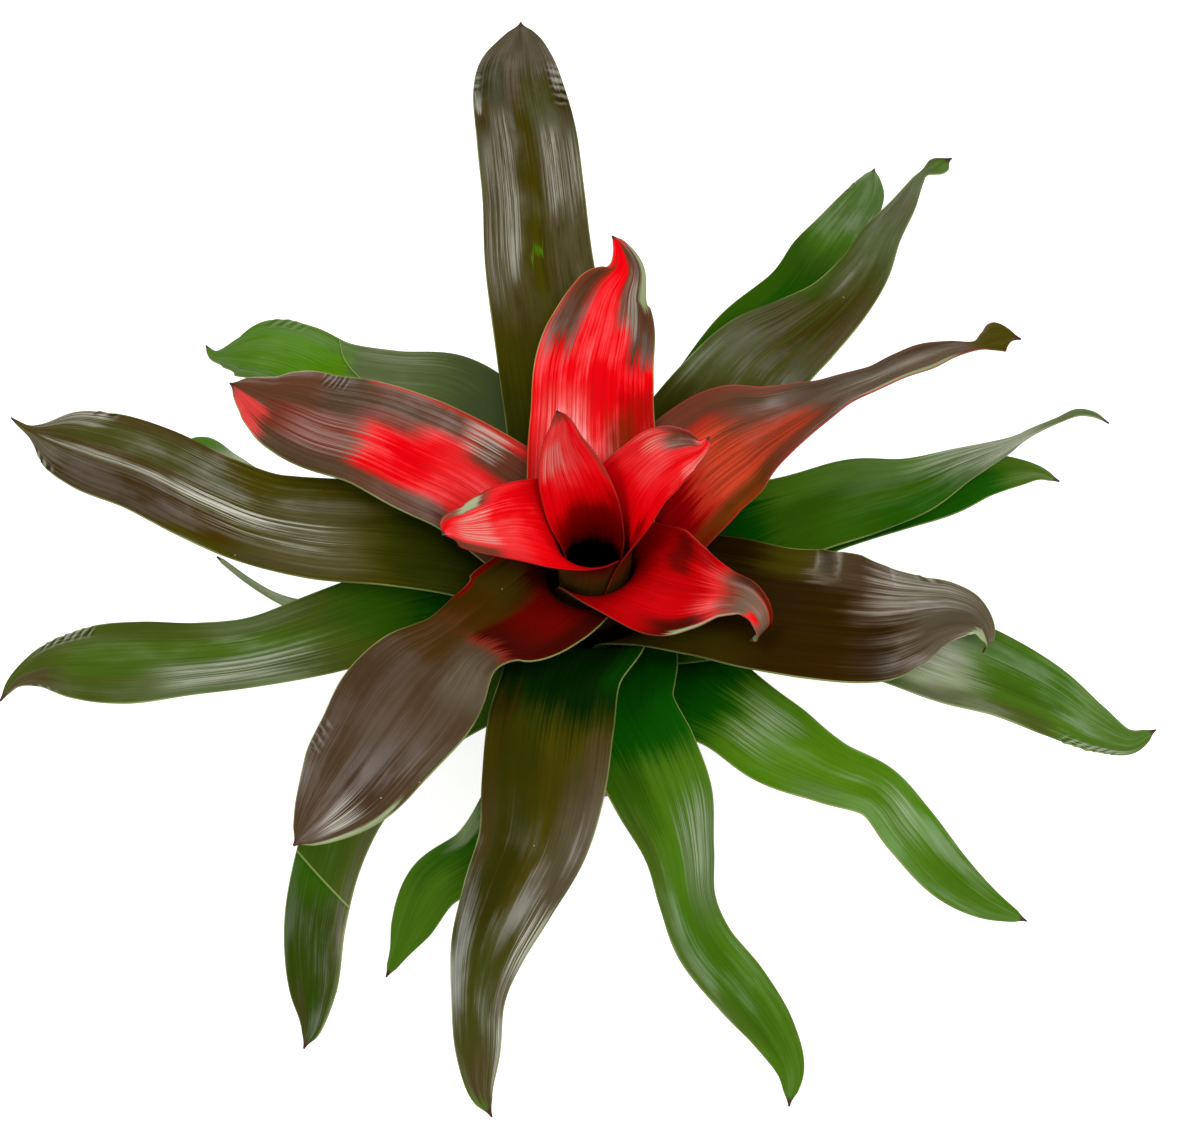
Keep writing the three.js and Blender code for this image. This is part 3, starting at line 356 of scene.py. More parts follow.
        ("olive", 0.60, 0.28, 0.48, 0.4, 1.3, 0.05), ("moss", 0.85, 0.40, 1.10, -1.3, 1.3, 0.05),
        ("green", 0.45, 0.45, 0.86, -0.5, 0.3, 0.05), ("grey_green", 0.70, 0.48, 0.68, 0.0, 1.1, 0.05),
        ("pale", 0.50, 0.49, 0.68, 0.1, 0.8, 0.05), ("grey_green", 0.50, 0.46, 0.60, -1.3, -0.6, 0.04),
        ("bronze", 0.70, 0.88, 1.05, 0.1, 1.3, 0.04), ("pale", 0.40, 0.84, 0.93, -1.0, -0.7, 0.02)],
    "leaf_15_green_upper_left": [
        ("deep_green", 0.60, 0.00, 0.38, -1.3, 1.3, 0.04), ("dark_olive", 1.00, 0.22, 0.50, -1.3, 1.3, 0.06),
        ("moss", 0.75, 0.46, 0.66, -1.3, 1.3, 0.05), ("grey_green", 0.22, 0.54, 0.68, -1.3, 1.3, 0.05),
        ("grey", 0.22, 0.54, 0.66, -1.3, 1.3, 0.05), ("pale", 0.25, 0.50, 0.66, -1.3, -0.55, 0.04),
        ("bright_green", 1.00, 0.66, 1.10, -1.3, 1.3, 0.01), ("grey_green", 0.45, 0.74, 0.96, 0.6, 1.3, 0.03),
        ("grey_green", 0.35, 0.66, 0.88, -1.3, -0.6, 0.03),
        ("grey_green", 0.25, 0.88, 1.05, -1.3, 1.3, 0.04)],
    "leaf_16_green_front": [
        ("deep_green", 1.00, 0.00, 0.40, -1.3, 1.3, 0.04), ("dark_green", 0.75, 0.38, 0.50, -1.3, -0.2, 0.05),
        ("bright_green", 0.30, 0.42, 0.90, -0.3, 0.6, 0.05), ("grey_green", 0.50, 0.50, 0.66, 0.1, 1.3, 0.05),
        ("pale", 0.28, 0.50, 0.62, 0.1, 0.9, 0.05), ("moss", 0.45, 0.48, 0.86, -1.3, -0.6, 0.04),
        ("dark_green", 0.40, 0.64, 0.90, -0.6, 0.4, 0.05)],
    "leaf_17_green_lower_right": [
        ("grey_green", 0.80, 0.40, 0.64, -1.3, 0.6, 0.04), ("pale_green", 1.00, 0.40, 0.63, -0.75, 0.6, 0.05),
        ("pale", 1.00, 0.44, 0.62, -0.6, 0.45, 0.04), ("bronze", 0.45, 0.56, 0.80, -1.3, -0.6, 0.04),
        ("moss", 0.60, 0.50, 0.68, 0.6, 1.3, 0.04), ("dark_green", 0.45, 0.68, 0.84, -0.3, 0.9, 0.04),
        ("umber", 0.30, 0.60, 0.80, -1.3, 0.0, 0.04), ("grey_green", 0.20, 0.86, 1.10, -1.3, 1.3, 0.04),
        ("pale", 0.60, 0.84, 0.94, -1.0, -0.78, 0.02)],
    "leaf_18_green_lower_left": [
        ("deep_green", 0.60, 0.00, 0.46, -1.3, 1.3, 0.05), ("green", 0.60, 0.44, 0.66, -1.3, 1.3, 0.04),
        ("dark_green", 0.85, 0.62, 1.10, -1.3, 0.5, 0.04), ("moss", 0.60, 0.60, 1.10, 0.3, 1.3, 0.05),
        ("dark_olive", 0.65, 0.76, 1.10, -1.3, 0.9, 0.04), ("grey", 0.60, 0.58, 0.86, 0.66, 1.3, 0.04),
        ("bronze", 0.50, 0.90, 1.05, -1.3, -0.4, 0.04)],
    "leaf_19_green_upper_right": [
        ("dark_green", 0.90, 0.00, 0.72, -1.3, 1.3, 0.06), ("deep_green", 0.60, 0.44, 0.60, -1.3, 0.5, 0.04),
        ("green", 0.50, 0.66, 0.90, -1.3, 0.6, 0.05), ("grey_green", 0.40, 0.78, 1.10, -1.3, 1.3, 0.05)],
    "leaf_20_green_right": [
        ("deep_green", 1.00, 0.00, 0.32, -1.3, 0.7, 0.04), ("dark_green", 0.75, 0.32, 0.62, -1.3, 0.4, 0.05),
        ("deep_green", 0.50, 0.45, 0.66, -1.3, -0.3, 0.04), ("grey_green", 0.40, 0.42, 0.60, 0.2, 1.3, 0.06),
        ("grey_green", 0.85, 0.61, 1.10, -1.3, 1.3, 0.05), ("pale", 0.30, 0.60, 0.82, -0.1, 1.1, 0.05),
        ("pale", 0.50, 0.68, 0.84, -1.3, 1.1, 0.04), ("pale", 0.75, 0.76, 0.88, -1.3, -0.5, 0.03),
        ("moss", 0.30, 0.84, 1.10, -1.3, 1.3, 0.05)],
    "leaf_21_green_front_right": [
        ("deep_green", 1.0, 0.00, 0.37, -1.3, 1.3, 0.04), ("bright_green", 0.60, 0.40, 0.80, -1.3, 1.3, 0.05),
        ("pale", 0.36, 0.41, 0.48, -0.5, 0.7, 0.04), ("grey_green", 0.35, 0.54, 0.62, -1.0, -0.4, 0.04),
        ("pale", 0.34, 0.69, 0.76, -0.5, 0.6, 0.04), ("green", 0.40, 0.80, 1.05, -1.3, 1.3, 0.04)],
    "leaf_22_green_under_front": [
        ("dark_green", 0.85, 0.00, 0.74, -1.3, 1.3, 0.05), ("deep_green", 0.40, 0.50, 0.80, -1.3, -0.1, 0.05),
        ("pale_green", 0.60, 0.62, 0.72, -1.3, -0.55, 0.03)],
    "leaf_23_green_under_right": [
        ("deep_green", 0.90, 0.00, 0.86, -1.3, 0.1, 0.05), ("dark_green", 0.50, 0.70, 0.90, 0.0, 1.3, 0.05),
        ("moss", 0.40, 0.88, 1.05, -1.3, 1.3, 0.04)],
    "leaf_24_green_under_back": [
        ("bright_green", 0.60, 0.50, 1.1, -1.3, 1.3, 0.05), ("grey_green", 0.80, 0.60, 0.92, -1.3, 1.3, 0.05),
        ("pale_green", 0.90, 0.60, 0.90, -1.3, 0.5, 0.04), ("pale", 0.60, 0.62, 0.90, -1.3, 0.3, 0.04)],
    "leaf_25_green_under_left": [
        ("pale_green", 0.95, 0.50, 1.10, -1.3, 1.3, 0.05), ("pale", 1.00, 0.74, 1.10, -1.3, 0.5, 0.05),
        ("bright_green", 0.12, 0.50, 1.10, -1.3, 1.3, 0.05)],
}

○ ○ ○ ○

- [Stated problem]: Repeat the listing in full, keeping every line exactly as it is.

- [Response for this exercise]:
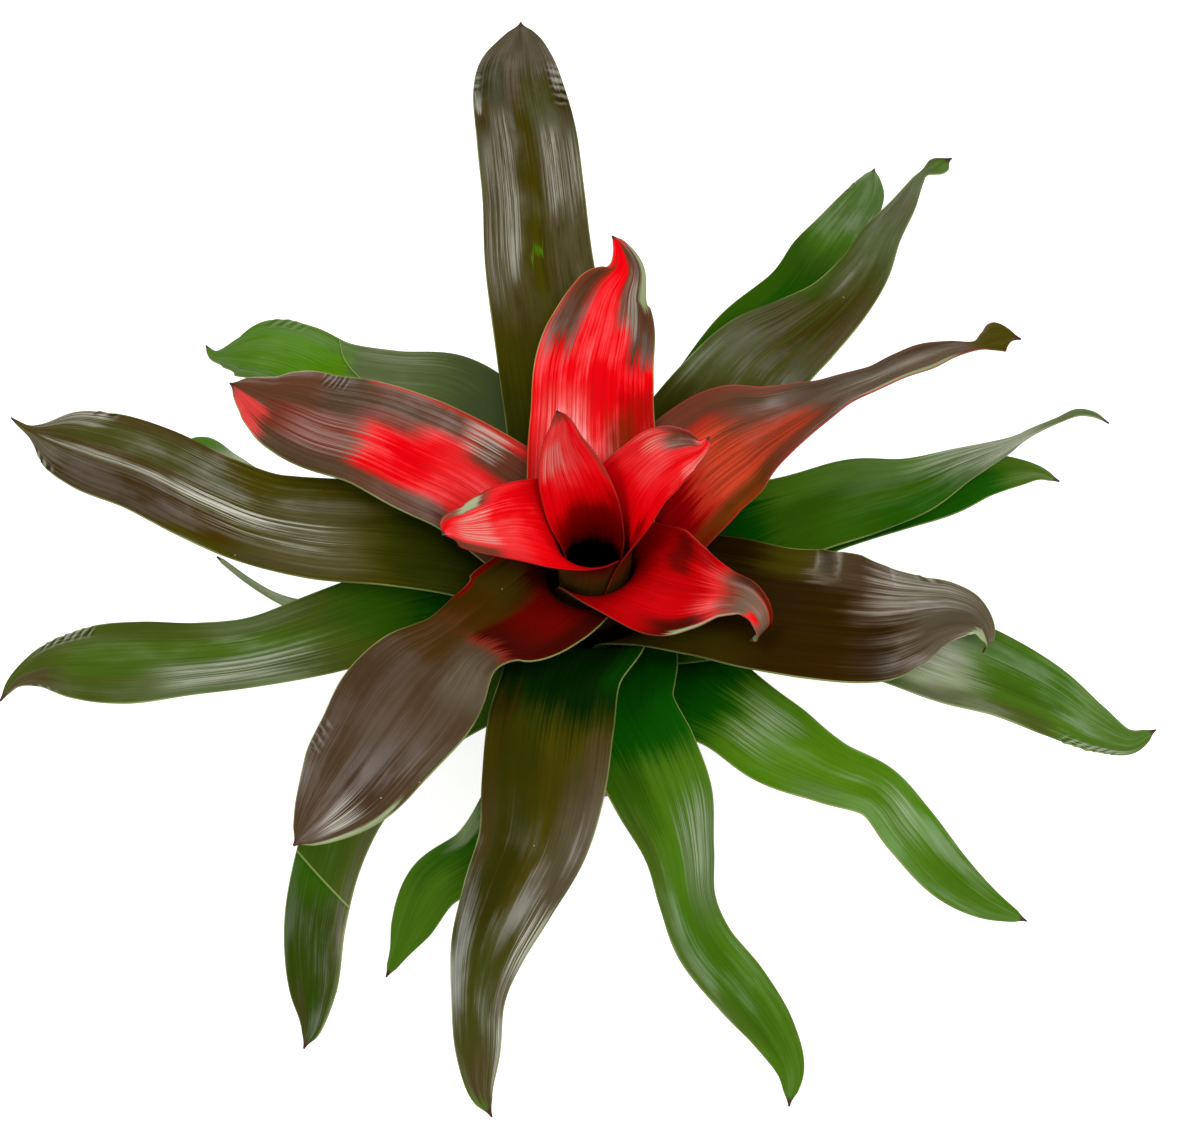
Keep writing the three.js and Blender code for this image. This is part 3, starting at line 356 of scene.py. More parts follow.
        ("olive", 0.60, 0.28, 0.48, 0.4, 1.3, 0.05), ("moss", 0.85, 0.40, 1.10, -1.3, 1.3, 0.05),
        ("green", 0.45, 0.45, 0.86, -0.5, 0.3, 0.05), ("grey_green", 0.70, 0.48, 0.68, 0.0, 1.1, 0.05),
        ("pale", 0.50, 0.49, 0.68, 0.1, 0.8, 0.05), ("grey_green", 0.50, 0.46, 0.60, -1.3, -0.6, 0.04),
        ("bronze", 0.70, 0.88, 1.05, 0.1, 1.3, 0.04), ("pale", 0.40, 0.84, 0.93, -1.0, -0.7, 0.02)],
    "leaf_15_green_upper_left": [
        ("deep_green", 0.60, 0.00, 0.38, -1.3, 1.3, 0.04), ("dark_olive", 1.00, 0.22, 0.50, -1.3, 1.3, 0.06),
        ("moss", 0.75, 0.46, 0.66, -1.3, 1.3, 0.05), ("grey_green", 0.22, 0.54, 0.68, -1.3, 1.3, 0.05),
        ("grey", 0.22, 0.54, 0.66, -1.3, 1.3, 0.05), ("pale", 0.25, 0.50, 0.66, -1.3, -0.55, 0.04),
        ("bright_green", 1.00, 0.66, 1.10, -1.3, 1.3, 0.01), ("grey_green", 0.45, 0.74, 0.96, 0.6, 1.3, 0.03),
        ("grey_green", 0.35, 0.66, 0.88, -1.3, -0.6, 0.03),
        ("grey_green", 0.25, 0.88, 1.05, -1.3, 1.3, 0.04)],
    "leaf_16_green_front": [
        ("deep_green", 1.00, 0.00, 0.40, -1.3, 1.3, 0.04), ("dark_green", 0.75, 0.38, 0.50, -1.3, -0.2, 0.05),
        ("bright_green", 0.30, 0.42, 0.90, -0.3, 0.6, 0.05), ("grey_green", 0.50, 0.50, 0.66, 0.1, 1.3, 0.05),
        ("pale", 0.28, 0.50, 0.62, 0.1, 0.9, 0.05), ("moss", 0.45, 0.48, 0.86, -1.3, -0.6, 0.04),
        ("dark_green", 0.40, 0.64, 0.90, -0.6, 0.4, 0.05)],
    "leaf_17_green_lower_right": [
        ("grey_green", 0.80, 0.40, 0.64, -1.3, 0.6, 0.04), ("pale_green", 1.00, 0.40, 0.63, -0.75, 0.6, 0.05),
        ("pale", 1.00, 0.44, 0.62, -0.6, 0.45, 0.04), ("bronze", 0.45, 0.56, 0.80, -1.3, -0.6, 0.04),
        ("moss", 0.60, 0.50, 0.68, 0.6, 1.3, 0.04), ("dark_green", 0.45, 0.68, 0.84, -0.3, 0.9, 0.04),
        ("umber", 0.30, 0.60, 0.80, -1.3, 0.0, 0.04), ("grey_green", 0.20, 0.86, 1.10, -1.3, 1.3, 0.04),
        ("pale", 0.60, 0.84, 0.94, -1.0, -0.78, 0.02)],
    "leaf_18_green_lower_left": [
        ("deep_green", 0.60, 0.00, 0.46, -1.3, 1.3, 0.05), ("green", 0.60, 0.44, 0.66, -1.3, 1.3, 0.04),
        ("dark_green", 0.85, 0.62, 1.10, -1.3, 0.5, 0.04), ("moss", 0.60, 0.60, 1.10, 0.3, 1.3, 0.05),
        ("dark_olive", 0.65, 0.76, 1.10, -1.3, 0.9, 0.04), ("grey", 0.60, 0.58, 0.86, 0.66, 1.3, 0.04),
        ("bronze", 0.50, 0.90, 1.05, -1.3, -0.4, 0.04)],
    "leaf_19_green_upper_right": [
        ("dark_green", 0.90, 0.00, 0.72, -1.3, 1.3, 0.06), ("deep_green", 0.60, 0.44, 0.60, -1.3, 0.5, 0.04),
        ("green", 0.50, 0.66, 0.90, -1.3, 0.6, 0.05), ("grey_green", 0.40, 0.78, 1.10, -1.3, 1.3, 0.05)],
    "leaf_20_green_right": [
        ("deep_green", 1.00, 0.00, 0.32, -1.3, 0.7, 0.04), ("dark_green", 0.75, 0.32, 0.62, -1.3, 0.4, 0.05),
        ("deep_green", 0.50, 0.45, 0.66, -1.3, -0.3, 0.04), ("grey_green", 0.40, 0.42, 0.60, 0.2, 1.3, 0.06),
        ("grey_green", 0.85, 0.61, 1.10, -1.3, 1.3, 0.05), ("pale", 0.30, 0.60, 0.82, -0.1, 1.1, 0.05),
        ("pale", 0.50, 0.68, 0.84, -1.3, 1.1, 0.04), ("pale", 0.75, 0.76, 0.88, -1.3, -0.5, 0.03),
        ("moss", 0.30, 0.84, 1.10, -1.3, 1.3, 0.05)],
    "leaf_21_green_front_right": [
        ("deep_green", 1.0, 0.00, 0.37, -1.3, 1.3, 0.04), ("bright_green", 0.60, 0.40, 0.80, -1.3, 1.3, 0.05),
        ("pale", 0.36, 0.41, 0.48, -0.5, 0.7, 0.04), ("grey_green", 0.35, 0.54, 0.62, -1.0, -0.4, 0.04),
        ("pale", 0.34, 0.69, 0.76, -0.5, 0.6, 0.04), ("green", 0.40, 0.80, 1.05, -1.3, 1.3, 0.04)],
    "leaf_22_green_under_front": [
        ("dark_green", 0.85, 0.00, 0.74, -1.3, 1.3, 0.05), ("deep_green", 0.40, 0.50, 0.80, -1.3, -0.1, 0.05),
        ("pale_green", 0.60, 0.62, 0.72, -1.3, -0.55, 0.03)],
    "leaf_23_green_under_right": [
        ("deep_green", 0.90, 0.00, 0.86, -1.3, 0.1, 0.05), ("dark_green", 0.50, 0.70, 0.90, 0.0, 1.3, 0.05),
        ("moss", 0.40, 0.88, 1.05, -1.3, 1.3, 0.04)],
    "leaf_24_green_under_back": [
        ("bright_green", 0.60, 0.50, 1.1, -1.3, 1.3, 0.05), ("grey_green", 0.80, 0.60, 0.92, -1.3, 1.3, 0.05),
        ("pale_green", 0.90, 0.60, 0.90, -1.3, 0.5, 0.04), ("pale", 0.60, 0.62, 0.90, -1.3, 0.3, 0.04)],
    "leaf_25_green_under_left": [
        ("pale_green", 0.95, 0.50, 1.10, -1.3, 1.3, 0.05), ("pale", 1.00, 0.74, 1.10, -1.3, 0.5, 0.05),
        ("bright_green", 0.12, 0.50, 1.10, -1.3, 1.3, 0.05)],
}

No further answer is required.